Stiff was charged in February 2019 following an investigation by a MSP computer crimes unit. He was arraigned Feb. 22 by 66th District Court Judg e Ward Clarkson; he pleaded not guilty.

Prosecutors said information such as emails, IP addresses and other records tied Stiff to the crime. Prain, though, suggested Stiff’s girlfriend may have sent the messages instead of his client.

It took jurors just less than four hours to reach a verdict after the prosecution and defense rested their cases Wednesday after lunch.

Proceedings Wednesday morning included Prain’s cross-examination of Zapolski, who led the investigation and was the only witness to testify in the trial.
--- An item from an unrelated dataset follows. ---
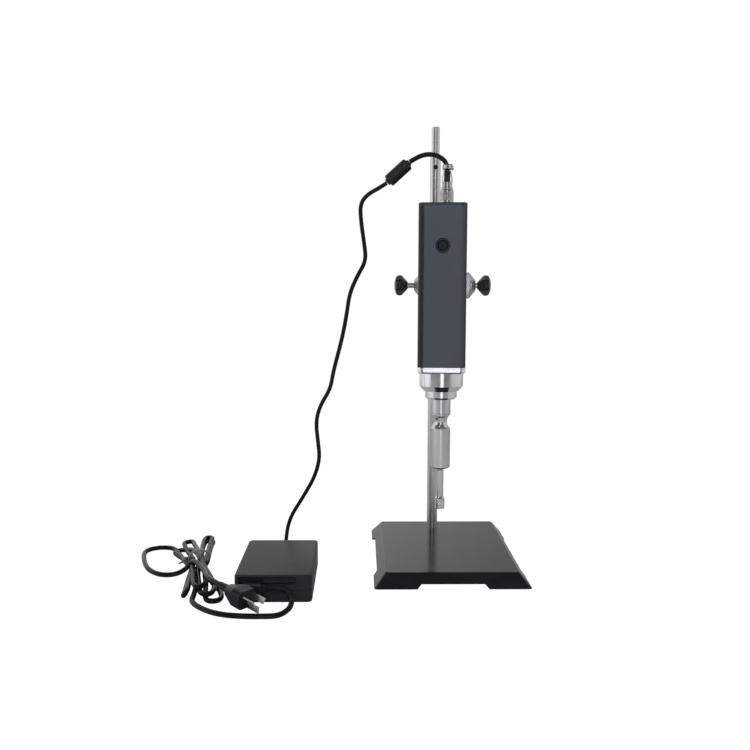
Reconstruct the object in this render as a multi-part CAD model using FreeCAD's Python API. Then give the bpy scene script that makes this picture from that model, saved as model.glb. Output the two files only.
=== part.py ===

Prain questioned Zapolski for several hours, focusing on discrepancies in the IP addresses of two phones Stiff owned and whether Stiff’s ex-girlfriend could have sent inappropriate messages to a 14-year-old boy, “Jake,” whom Zapolski assumed the identity of. Prain pointed out that the messages had been sent only on weekdays when Stiff was working.

In his closing statement to the jury, Prain said there was enough reasonable doubt in the case to acquit.

“There was zero investigation of the girlfriend… The prosecution has not met its burden of proof. There is reasonable doubt. There are more questions than answers here.”

Assistant prosecutor Scott Koerner, however reminded the jury Zapolski was certified as an expert by the court and has investigated such types of cases in the past. He added Stiff had admitted to sending the messages during an interview with Zapolski.

“These are hypotheticals and possibilities,” Koerner said of Prain’s suggestions. “Let’s stick to what we know… You heard (Stiff) admit it. Don’t let the defense muddy the waters.”

Following closing arguments, Stewart read the jury instructions and sent them to the jury room to deliberate at about 2:45 p.m. While deliberating, the jury asked to hear the recording of Stiff’s interview with Zapolski and see the photos that were sent to the supposed child.